If we are forcing $curl\psi=\boldsymbol{g}=(g_1,g_2)$, then

$\displaystyle \psi(t)=\psi(0)+\int_0^t \frac{\partial \psi}{\partial x_1}x'_1(t)+ \frac{\partial \psi}{\partial x_2}x'_2(t)dt=\int_0^t -g_2x'_1(t)+g_2x'_2(t) dt=\psi(0)$

since $\boldsymbol{g}\cdot \boldsymbol{n}=0$. So we can let $\psi=cons.$ and $\nabla\psi=(-g_2,g_1)$ on $\partial \Omega$. Such $\psi$ can be extended to the whole $\Omega$.

then $curl\psi+\nabla\phi$ is the vector we need. In particular case, if $\Omega$ is simply connected, $u$ can be represented by a single $curl \psi$.

(2) If $\Omega\subset \mathbb{R}^3$. Then there exists a partition of unity, namely

$\displaystyle I=\sum\limits_{k=1}^K \xi_k$

each $\xi_k$ supports in a small domain $U_k$. Let $\boldsymbol{g_k}=\boldsymbol{g}\xi_k$. We will construct a $\boldsymbol{v_k}$ for each $\boldsymbol{g_k}$ such that $curl \boldsymbol{v_k}=\boldsymbol{g_k}$ on $U_k\cap \partial \Omega$. Then $\sum curl \boldsymbol{v_k}$ is the vector field we want to find.

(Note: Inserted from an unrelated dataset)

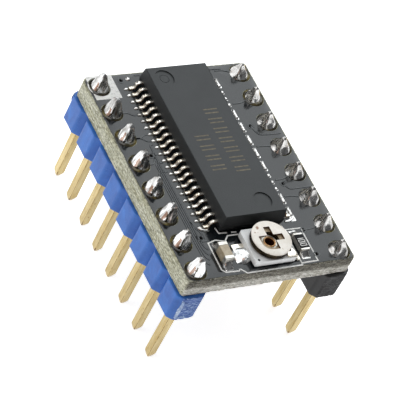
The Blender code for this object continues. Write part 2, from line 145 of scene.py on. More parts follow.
def normals(points, closed=True):
    """Unit vectors to the left of the path at each point, lengthened at corners to keep a line's width."""
    found = []
    last = len(points) - 1
    for index, here in enumerate(points):
        before = points[index - 1] if closed or index > 0 else None
        after = points[(index + 1) % len(points)] if closed or index < last else None
        sides = []
        for start, end in ((before, here), (here, after)):
            if start is None or end is None or math.dist(start, end) < 1e-9:
                continue
            along = (Vector(end) - Vector(start)).normalized()
            sides.append(Vector((-along.y, along.x)))
        mean = sum(sides, Vector((0.0, 0.0)))
        found.append(mean / max(0.35, mean.dot(sides[0])))
    return found


def inset(outline, distances):
    """The closed, anticlockwise outline moved inwards by a distance for each point."""
    return [
        (x + normal.x * distance, y + normal.y * distance)
        for (x, y), normal, distance in zip(outline, normals(outline), distances)
    ]


def line_outline(points, width):
    """The outline of an open line of this width."""
    sides = [side * width / 2 for side in normals(points, closed=False)]
    right = [(x - side.x, y - side.y) for (x, y), side in zip(points, sides)]
    left = [(x + side.x, y + side.y) for (x, y), side in zip(points, sides)]
    return right + left[::-1]


def chaikin(points):
    """An open path with its corners cut twice, so that it bends smoothly."""
    for _ in range(2):
        cut = [points[0]]
        for here, after in zip(points, points[1:]):
            here, after = Vector(here), Vector(after)
            cut += [tuple(here.lerp(after, 0.25)), tuple(here.lerp(after, 0.75))]
        points = [*cut, points[-1]]
    return points


def edge_profile(low, high, edge=0.0, steps=3, rows=1):
    """A wall's (inset, z) stations from bottom to top, with rounded edges."""
    turns = [math.pi / 2 * share for share in shares(steps)] if edge else [math.pi / 2]
    lower = [(edge * (1 - math.sin(turn)), low + edge * (1 - math.cos(turn))) for turn in turns]
    upper = [(gap, high + low - z) for gap, z in reversed(lower)]
    first, last = lower[-1][1], upper[0][1]
    between = [(0.0, first + (last - first) * share) for share in shares(rows)[1:-1]]
    return lower + between + upper


def walls(solid, rings):
    """Faces between stacked rings of corners."""
    for lower, upper in zip(rings, rings[1:]):
        for index in range(len(lower)):
            after = (index + 1) % len(lower)
            solid.faces.new((lower[index], lower[after], upper[after], upper[index]))


def ring_edges(solid, ring):
    return [solid.edges.get((here, after)) for here, after in zip(ring, ring[1:] + ring[:1])]


def slab(outline, profile, holes=(), dimples=(), wobble=None):
    """A plate: an anticlockwise outline with a wall profile of (inset, z), through holes and blind dimples.

    A dimple is a list of (outline, z), from the top face down, whose last ring is floored.
    wobble(x, y, z) gives how far a wall point lies inside the outline.
    """
    solid = bmesh.new()
    rings = []
    for gap, z in profile:
        gaps = [gap + (wobble(x, y, z) if wobble else 0.0) for x, y in outline]
        rings.append([solid.verts.new((x, y, z)) for x, y in inset(outline, gaps)])
    walls(solid, rings)
    bottom_edges = ring_edges(solid, rings[0])
    top_edges = ring_edges(solid, rings[-1])
    for hole in holes:
        pair = [[solid.verts.new((x, y, z)) for x, y in hole] for z in (profile[0][1], profile[-1][1])]
        walls(solid, pair)
        bottom_edges += ring_edges(solid, pair[0])
        top_edges += ring_edges(solid, pair[1])
    for dimple in dimples:
        steps = [[solid.verts.new((x, y, z)) for x, y in loop] for loop, z in dimple]
        walls(solid, steps)
        top_edges += ring_edges(solid, steps[0])
        solid.faces.new(steps[-1])
    for edges in (bottom_edges, top_edges):
        bmesh.ops.triangle_fill(solid, edges=edges, use_beauty=True)
    return solid


def flat(outline, low, high, edge=0.0, holes=()):
    return slab(outline, edge_profile(low, high, edge, 2), holes)


def block(low, high, gap, z_gap, corner, edge):
    """A box inside its low and high corners by (x, y) and (z below, z above).

    corner and edge are each (radius, steps): the corners in plan, and the edges above and below.
    """
    outline = rounded((low.x + gap[0], low.y + gap[1]), (high.x - gap[0], high.y - gap[1]), *corner)
    return slab(outline, edge_profile(low.z + z_gap[0], high.z - z_gap[1], *edge))


def loft(rings):
    """A closed solid through rings of (x, y, z) points, with flat ends."""
    solid = bmesh.new()
    made = [[solid.verts.new(point) for point in ring] for ring in rings]
    walls(solid, made)
    solid.faces.new(made[0][::-1])
    solid.faces.new(made[-1])
    return solid


def turned(profile, centre, segments=64, base=0.0):
    """A ring-shaped solid: a closed (radius, z above base) outline turned about a vertical axis."""
    solid = bmesh.new()
    rings = []
    for radius, z in profile:
        rings.append([solid.verts.new((x, y, base + z)) for x, y in circle(radius, segments, centre)])
    walls(solid, [*rings, rings[0]])
    return solid


def bead(stations, across, base, sides=10, ripple=0.0, seed=0.0, power=0.85):
    """A mound of solder: half-ellipses at ((x, y), half width, height) stations along a line.

    across is the direction of its width: one (x, y) for all of them, or a list.
    """
    if not isinstance(across, list):
        across = [across] * len(stations)
    rings = []
    for ((x, y), half, height), side in zip(stations, across):
        ring = []
        for share in shares(sides):
            turn = math.pi * share
            swell = 1.0 + ripple * lumps(x * 5 + seed, y * 5, turn * 1.5)
            spot = Vector((x, y)) + Vector(side) * (half * swell * math.cos(turn))
            ring.append((spot.x, spot.y, base + height * swell * math.sin(turn) ** power))
        rings.append(ring)
    return loft(rings)


def line_bead(points, half, height, base):
    """A rounded ridge of solder along an open line, tapered at its ends."""
    path = chaikin(points)
    swells = [min(1.0, 5 * min(share, 1 - share) + 0.3) for share in shares(len(path) - 1)]
    stations = [(spot, half * swell, height * swell) for spot, swell in zip(path, swells)]
    across = [normal.normalized() for normal in normals(path, closed=False)]
    return bead(stations, across, base, 8, power=1.0)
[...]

For one $\boldsymbol{g_k}$, for simplicity, ignore the subindex as $\boldsymbol{g}$. Change the coordinates such that $\partial \Omega\cap U_k$ can be represented as

$\displaystyle y_3=f(y_1,y_2)$

Then $\boldsymbol{v}=(g_2(y_3-f(y_1,y_2)), -g_1(y_3-f(y_1,y_2)),0)$. Verify that $curl\boldsymbol{v}=\boldsymbol{g}$ by the fact that $\boldsymbol{g}\cdot \boldsymbol{n}=0$ where $\boldsymbol{n}=(f_{y_1},f_{y_2},-1)$.

$\text{Q.E.D}\hfill \square$

$\mathbf{Remark:}$ Refer to Olga Aleksandrovna Ladyzhenskaya’s book. The second part was taken from the lecture notes of Yanyan, Li.